“Stupid publisher,” she wrote.
Strange as it may sound, those two words made me feel better. Although they were written in an email, I could hear her saying them. I could see her saying them. Those two simple words made me smile.
I’d just gotten another manuscript rejection. I usually keep these things fairly private, but this was an old friend, a writer who would understand. Without discussing the story at all, I’d mentioned to her the painful waiting, the longing, the uncertainty and the hope I was feeling about this piece. Without saying it in so many words, she counselled patience. There may be things at work, she said, that I don’t know about.
I breathed in and I breathed out. Patience. Yes, patience. Be patient.
I am a patient person, and I’ve come to believe that no news is good news, but that lingering is an awful feeling. I imagine the manuscript suspended by an editor’s hand, hovering over the “Yes, it’s brilliant and we would be fools not to publish it pile” and the “It’s a complete waste of ink” pile. Which is it? Does it depend on whether someone sneezes, whether a gust of air pushes through a window? Does it depend on whether it`s a sunny day or one with clouds? Or is it such a piece of junk that it`s buried in a stack of papers? Maybe no one is holding it suspended anywhere. Maybe it`s been dealt its fatal blow and no one has remembered to tell me. Maybe they`ve lost my phone number. Maybe the editor who liked it has died.
It’s enough to make a person feel crazy.
During the `maybe` months, I had come to understand why so many writers suffer from manic depression and/or drink heavily. To me an answer from the publisher — even an answer I didn’t want — was preferable to that back of the mind waiting and waiting and waiting.
I was sad that this story didn’t made the final cut, but I also felt strangely liberated. Maybe this story hadn’t been such a good fit with that particular publisher after all. If it sat around for months, had been through several editorial meetings, and was still being debated, was there excitement for this project? Was there the excitement I was feeling for it? I knew I had at least one strong advocate, but was one enough to carry the project? Would one person plus me be enough not only to give it wings, but to make it soar? What if there was something intrinsically wrong with it? What if it wasn`t my best work? Do I want something out there that`s mediocre?

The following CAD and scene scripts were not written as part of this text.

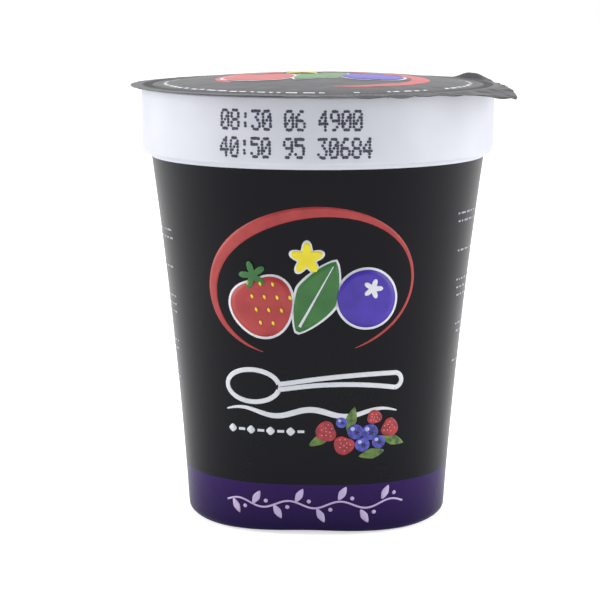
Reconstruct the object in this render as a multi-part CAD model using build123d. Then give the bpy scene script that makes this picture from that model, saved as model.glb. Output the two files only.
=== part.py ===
"""Shut yogurt pot: a tapered plastic pot with a wide collar, sealed by a foil lid with a pull tab.

The origin is on the pot's axis in the plane that it stands on, with +Z up.
The flat sides of the foot face +X, -X, +Y and -Y, and the printed front faces -Y.
All sizes are in millimetres.
"""
import math
import os

from build123d import *

# Pot: the wall grows from a rounded square foot to a round shoulder under the collar
pot_height = 91.3  # from the standing plane to the sealing face of the rim
rim_radius = 37.5  # outside of the collar
collar_height = 13.7
collar_step = 2.0  # how far the collar stands out from the shoulder
collar_edge_round = 0.6  # rounding of the collar's lower edge
rim_edge_round = 0.5  # rounding of the rim's outer edge, under the foil
foot_half_side = 27.4  # from the axis to a flat side of the foot
foot_corner_share = 0.84  # corner radius over half side, at the foot
shoulder_corner_share = 0.985  # the same at the shoulder, where the wall is all but round
foot_flare = 0.069  # how fast the half side grows at the foot, mm for each mm of height
wall_sections = 5  # sections that the wall is lofted through
heel_radius = 1.8  # rounding between the wall and the flat underside
scallop_rise = 0.55  # height of the shallow scallop under the middle of each side
scallop_half_width = 13.0
scallop_depth = 3.2  # how far each scallop reaches in from the wall

# Lid: a foil disc sealed to the rim, its panel pushed up by the filling, with a pull tab
foil_thickness = 0.2
foil_overhang = 2.3  # how far the foil disc reaches past the rim
seal_width = 4.1  # flat band of the foil that is sealed to the rim
panel_rise = 2.25  # height of the bulged panel over the flat foil
panel_edge_slope = 12.0  # degrees, at the panel's edge
tab_angle = -29.5  # degrees about the axis, from +X
tab_reach = 9.6  # how far the tab's tip reaches past the rim
tab_tip_radius = 5.0
tab_bend_radius = 35.0  # the tab droops past the rim in one gentle bend

shoulder_height = pot_height - collar_height
shoulder_radius = rim_radius - collar_step
foil_radius = rim_radius + foil_overhang
panel_radius = rim_radius - seal_width


def wall_half_side(height):
    """Half side of the wall at a height: a parabola that starts at the foot's flare."""
    flare_gain = shoulder_radius - foot_half_side - foot_flare * shoulder_height
    share = height / shoulder_height
    return foot_half_side + foot_flare * height + flare_gain * share**2


def wall_section(height):
    """Rounded square cut through the wall, which turns round as it rises."""
    half_side = wall_half_side(height)
    share = height / shoulder_height
    corner_share = foot_corner_share + (shoulder_corner_share - foot_corner_share) * share
    section = RectangleRounded(2 * half_side, 2 * half_side, corner_share * half_side)
    return Pos(0, 0, height) * section


def make_wall():
    """Solid wall and filling from the standing plane up to the shoulder, with a rounded heel."""
    steps = [shoulder_height * step / (wall_sections - 1) for step in range(wall_sections)]
    wall = loft([wall_section(height) for height in steps])
    heel = wall.edges().filter_by(lambda edge: edge.bounding_box().max.Z < heel_radius / 2)
    return fillet(heel, heel_radius)


def make_scallops():
    """Four large cylinders that lift the bottom edge a little under the middle of each side."""
    radius = (scallop_half_width**2 + scallop_rise**2) / (2 * scallop_rise)
    roller = Cylinder(radius, 2 * scallop_depth)
    roller = Pos(foot_half_side, 0, scallop_rise - radius) * Rot(0, 90, 0) * roller
    return [Rot(0, 0, quarter * 90) * roller for quarter in range(4)]


def make_collar():
    """Round collar with a rounded lower edge and a rounded rim."""
    collar = Cylinder(rim_radius, collar_height, align=(Align.CENTER, Align.CENTER, Align.MIN))
    edges = collar.edges().filter_by(GeomType.CIRCLE).sort_by(Axis.Z)
    collar = fillet(edges[-1], rim_edge_round)
    edges = collar.edges().filter_by(GeomType.CIRCLE).sort_by(Axis.Z)
    collar = fillet(edges[0], collar_edge_round)
    return Pos(0, 0, shoulder_height) * collar


def make_pot():
    """The whole pot as one solid, because the shut pot can't be seen into."""
    pot = make_wall() + make_collar()
    for scallop in make_scallops():
        pot -= scallop
    return pot


def foil_outline():
    """Foil disc and round tab tip in one outline, joined by two straight lines that touch both."""
    tip_centre = rim_radius + tab_reach - tab_tip_radius
    touch_angle = math.acos((foil_radius - tab_tip_radius) / tip_centre)
    across, along = math.sin(touch_angle), math.cos(touch_angle)
    flank = [
        (foil_radius * along, foil_radius * across),
        (tip_centre + tab_tip_radius * along, tab_tip_radius * across),
    ]
    web = make_face(Polyline((0, 0), *flank, *[(x, -y) for x, y in reversed(flank)], close=True))
    return Circle(foil_radius) + Pos(tip_centre, 0) * Circle(tab_tip_radius) + web


def make_panel():
    """Bulged panel over the filling, turned about the axis, with the foil under it."""
    edge_slope = math.radians(panel_edge_slope)
    top = Spline(
        (panel_radius, 0, foil_thickness),
        (0, 0, foil_thickness + panel_rise),
        tangents=[(-math.cos(edge_slope), 0, math.sin(edge_slope)), (-1, 0, 0)],
    )
    rest = Polyline((0, 0, foil_thickness + panel_rise), (0, 0, 0), (panel_radius, 0, 0),
                    (panel_radius, 0, foil_thickness))
    return revolve(make_face([top, rest]), Axis.Z)


def make_tab_bend():
    """Strip of foil past the rim, bent down about a line that touches the rim."""
    turn = math.asin((tab_reach + foil_thickness) / tab_bend_radius)
    under = tab_bend_radius
    over = tab_bend_radius + foil_thickness

    def bend_point(radius, angle):
        """Point of the bend at one radius from its centre, under the rim's edge."""
        return (rim_radius + radius * math.sin(angle), 0, radius * math.cos(angle) - under)

    lower = ThreePointArc(bend_point(under, 0), bend_point(under, turn / 2), bend_point(under, turn))
    upper = ThreePointArc(bend_point(over, turn), bend_point(over, turn / 2), bend_point(over, 0))
    tip = Line(bend_point(under, turn), bend_point(over, turn))
    root = Line(bend_point(over, 0), bend_point(under, 0))
    return extrude(make_face([lower, tip, upper, root]), foil_radius, both=True)


def make_lid():
    """Foil lid in one piece: flat seal, bulged panel, overhang and drooping tab."""
    outline = foil_outline()
    flat_foil = extrude(outline, foil_thickness)
    past_rim = Box(foil_radius, 3 * foil_radius, foil_radius, align=(Align.MIN, Align.CENTER, Align.CENTER))
    flat_foil -= Pos(rim_radius, 0, 0) * past_rim
    tab = extrude(outline, foil_radius / 2, both=True) & make_tab_bend()
    lid = flat_foil + make_panel() + tab
    return Pos(0, 0, pot_height) * Rot(0, 0, tab_angle) * lid


os.makedirs("parts", exist_ok=True)
export_step(make_pot(), "parts/pot.step")
export_step(make_lid(), "parts/lid.step")
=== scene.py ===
"""Looks of a shut yogurt pot: white moulded pot, glossy black print and a creased foil lid.

Lengths are worked out in millimetres and scaled to metres when a mesh is made.
The pot's axis is the Z axis, it stands on Z = 0 and its printed front faces -Y.
"""

import bmesh
import bpy
import numpy as np
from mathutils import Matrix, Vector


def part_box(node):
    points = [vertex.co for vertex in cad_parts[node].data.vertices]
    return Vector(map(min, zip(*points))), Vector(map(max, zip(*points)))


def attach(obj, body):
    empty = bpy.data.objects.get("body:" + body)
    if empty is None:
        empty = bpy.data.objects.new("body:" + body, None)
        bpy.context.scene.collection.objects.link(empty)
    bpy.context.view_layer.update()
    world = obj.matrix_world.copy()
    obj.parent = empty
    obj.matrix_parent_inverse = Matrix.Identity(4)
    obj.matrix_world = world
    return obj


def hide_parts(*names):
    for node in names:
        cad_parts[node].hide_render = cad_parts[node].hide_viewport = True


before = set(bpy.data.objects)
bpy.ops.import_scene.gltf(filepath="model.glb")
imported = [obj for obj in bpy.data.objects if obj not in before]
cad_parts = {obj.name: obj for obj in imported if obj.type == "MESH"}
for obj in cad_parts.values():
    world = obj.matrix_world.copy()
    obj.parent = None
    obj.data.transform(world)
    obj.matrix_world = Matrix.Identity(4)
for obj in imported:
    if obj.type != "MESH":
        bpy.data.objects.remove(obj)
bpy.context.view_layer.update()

MM = 0.001
WELD = 0.0005  # points of a piece nearer than this are one point, mm

# Sizes read from the frame, mm
pot_high = np.array(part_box("pot")[1]) / MM
lid_low, lid_high = (np.array(corner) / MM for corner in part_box("lid"))
POT_HEIGHT = pot_high[2]
RIM_RADIUS = pot_high[0]
LID_TOP = lid_high[2]
FOIL_RADIUS = -lid_low[0]

# Sizes that the frame's boxes don't give, as the part has them, mm
COLLAR_HEIGHT = 13.7
COLLAR_STEP = 2.0
COLLAR_EDGE_ROUND = 0.6
RIM_EDGE_ROUND = 0.5
FOOT_HALF_SIDE = 27.4
FOOT_CORNER_SHARE = 0.84
SHOULDER_CORNER_SHARE = 0.985
FOOT_FLARE = 0.069
HEEL_RADIUS = 1.8
SCALLOP_RISE = 0.55
FOIL_THICKNESS = 0.2
SEAL_WIDTH = 4.1
TAB_ANGLE = np.radians(-29.5)
TAB_REACH = 9.6
TAB_TIP_RADIUS = 5.0
TAB_BEND_RADIUS = 35.0

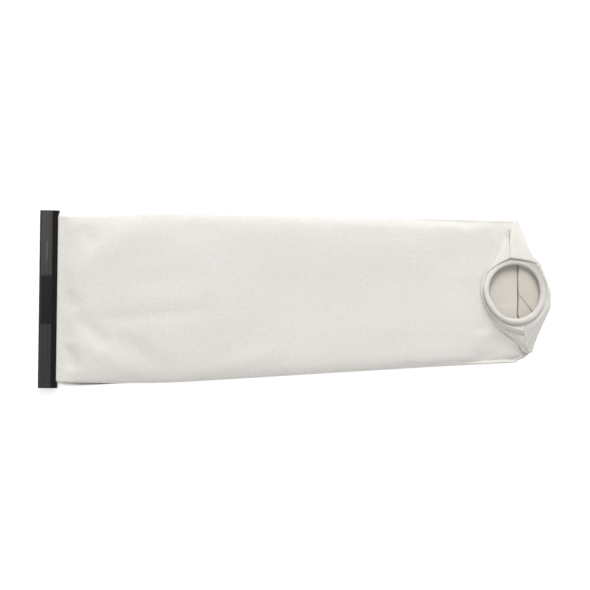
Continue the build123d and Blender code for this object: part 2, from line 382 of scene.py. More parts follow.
def finish_front(top):
    """Front panel: folds, puckers along the seams, and its real thickness."""
    panel = grid_mesh("front_panel_cloth", top, flip=True)
    refine(panel)
    p = mesh_points(panel)
    x, y = p[:, 0], p[:, 1]
    low, high = low_edge(x), high_edge(x)
    free = smoothstep(RAIL_X + 1.5, RAIL_X + 12, x)
    inside = smoothstep(0, 9, y - low) * smoothstep(0, 9, high - y)
    under_flap = 1 - smoothstep(186, 198, x) * smoothstep(-40, -22, y - 0.55 * (x - 210))
    lift = fold_field(x, y) * free * inside * under_flap
    lift += 0.35 * ripple(x, y, 80, 3) * free * inside
    lift += 0.06 * ripple(x, y, 26, 5) * free * inside
    near_rail = 1 - smoothstep(RAIL_X + 6, RAIL_X + 42, x)
    lift += 0.25 * np.sin(y * math.tau / 34 + 1.3 * np.sin(y / 27)) * near_rail * free * inside
    pucker = np.exp(-((y - low) / 6.0) ** 2) + np.exp(-((high - y) / 6.0) ** 2)
    lift += 0.16 * np.sin(x * math.tau / 17.0 + 2 * np.sin(x / 31)) * pucker * free
    # towards the folded end the side seam turns onto the top, as a strip with an edge of its own
    inset = 0.6 + 3.0 * smoothstep(60, 200, x)
    strip = 1 - smoothstep(inset - 0.35, inset + 0.35, high - y)
    lift += 0.55 * strip * smoothstep(90, 150, x) - 0.3 * smoothstep(120, 200, x) * pucker
    # below the inlet the cloth slopes down to the lower corner
    lift -= 3.2 * smoothstep(130, 205, x) * (1 - smoothstep(-50, -6, y)) * smoothstep(0, 4, y - low)
    p[:, 2] += lift
    ceiling = BODY_TOP + 1.4 - 1.2 * smoothstep(150, 190, x)
    over = p[:, 2] - (ceiling - 1.0)
    p[:, 2] = np.where(over > 0, ceiling - 1.0 + np.tanh(over), p[:, 2])
    set_points(panel, p)
    thicken(panel, -1.0)
    return panel


def crease_at(y):
    """Where the crease under the inlet lies: it wanders a little and swings out at its lower end."""
    return CREASE_EDGE_X + 0.35 * np.sin(y / 6.5 + 0.6) + 1.7 * (1 - smoothstep(-15, -8, y))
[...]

My sense of liberation, from an email that should have made me feel dejected, came from having a firm decision after several months of “maybe.” Maybes are torturous and maybes are usually a “no.” Yeses generally come with unbridled enthusiasm. Yeses are what good books are made of.
As for that particular story, I re-read it. I still love it. I still believe in it.
I made new copies that same afternoon. I addressed new envelopes that I filled with the new copies. I hugged them on the walk to the post office and kissed each one before dropping it in the slot. My baby was released into the world again, to be judged, perhaps to be discussed, and maybe to be published.
In the meantime, I am trying to quell my enthusiasm and to forget that my fledgling is out in the world alone, trying to learn how to fly.